**Objective:** Up to and including the line that contains "return s0 - 0.4", repeat each line of the data exactly, starting from the first.

**Source material:**

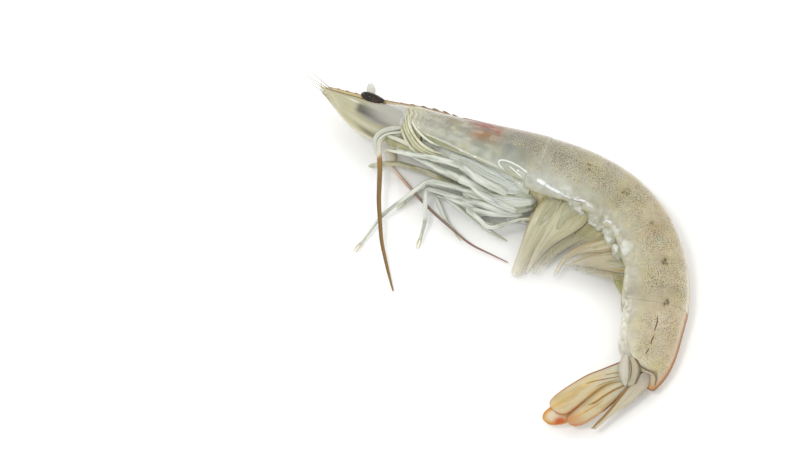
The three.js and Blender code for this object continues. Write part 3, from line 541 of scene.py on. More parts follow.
def build_ring(k):
    s0, s1 = R[k], R[k + 1]
    last = k == 5
    over = 0.0 if last else 0.8

    def front(f):
        return s0 - 0.4 + 0.3 * smooth(2.1, 2.45, f) ** 2

    def rear(f):
        if last:
            return s1 - 1.1 * np.exp(-((f - 0.75) / 0.35) ** 2) + 0.5 * np.exp(-(f / 0.18) ** 2) - 2.6 * smooth(1.5, 2.3, f)
        return s1 + over + 0.55 * np.sin(np.clip(f / 2.4, 0, 1) * math.pi) - 0.5 * smooth(2.1, 2.45, f) ** 2

    rows, ang, dist = [], [], []
    keel = 0.05 if k < 3 else 0.28 + 0.16 * (k - 3)

    def add(t, grow, lobe, shift=0.0):
        p, a, d = ring_section(lambda f: front(f) * (1 - t) + rear(f) * t + shift, grow, lobe, keel)
        rows.append(p)
        ang.append(a)
        dist.append(d)

    g0 = 0.992 if not last else 0.982
    add(0.0, g0 - 0.10, 0.2, -1.6)
    add(0.0, g0 - 0.03, 0.3, -1.2)
    for t in np.linspace(0, 1, 100 if last else 64):
        lobe = (0.3 if last else 0.8) * math.sin(math.pi * min(1, max(0, 0.04 + 0.92 * t))) ** 0.6
        g = g0 + 0.004 * math.sin(math.pi * t)
        g += 0.008 * smooth(0.1, 1, t) if not last else 0.0
        add(t, float(g), lobe)
    if last:
        # closed behind by a low dome that the tail fan grows out of
        for sh, g in ((0.22, 0.970), (0.42, 0.93), (0.62, 0.84), (0.80, 0.70), (0.92, 0.52), (1.0, 0.30), (1.02, 0.10)):
            add(1.0, g * 0.99, 0.3 * g, sh)
    else:
        add(1.0, g0 + 0.006, 0.1, 0.06)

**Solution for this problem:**
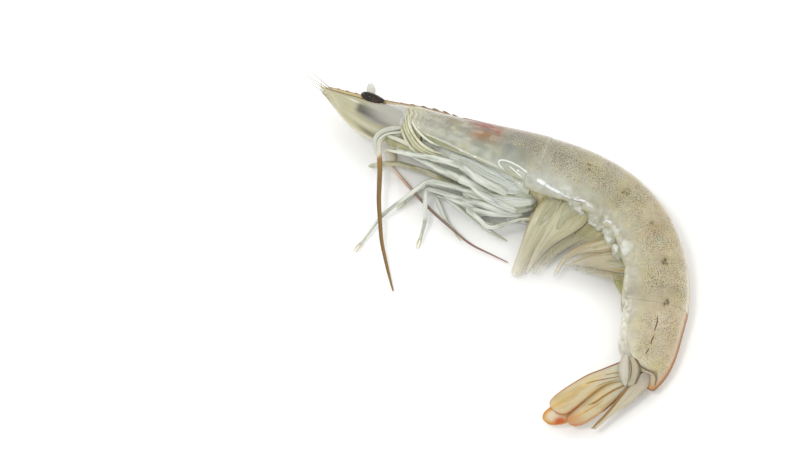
The three.js and Blender code for this object continues. Write part 3, from line 541 of scene.py on. More parts follow.
def build_ring(k):
    s0, s1 = R[k], R[k + 1]
    last = k == 5
    over = 0.0 if last else 0.8

    def front(f):
        return s0 - 0.4 + 0.3 * smooth(2.1, 2.45, f) ** 2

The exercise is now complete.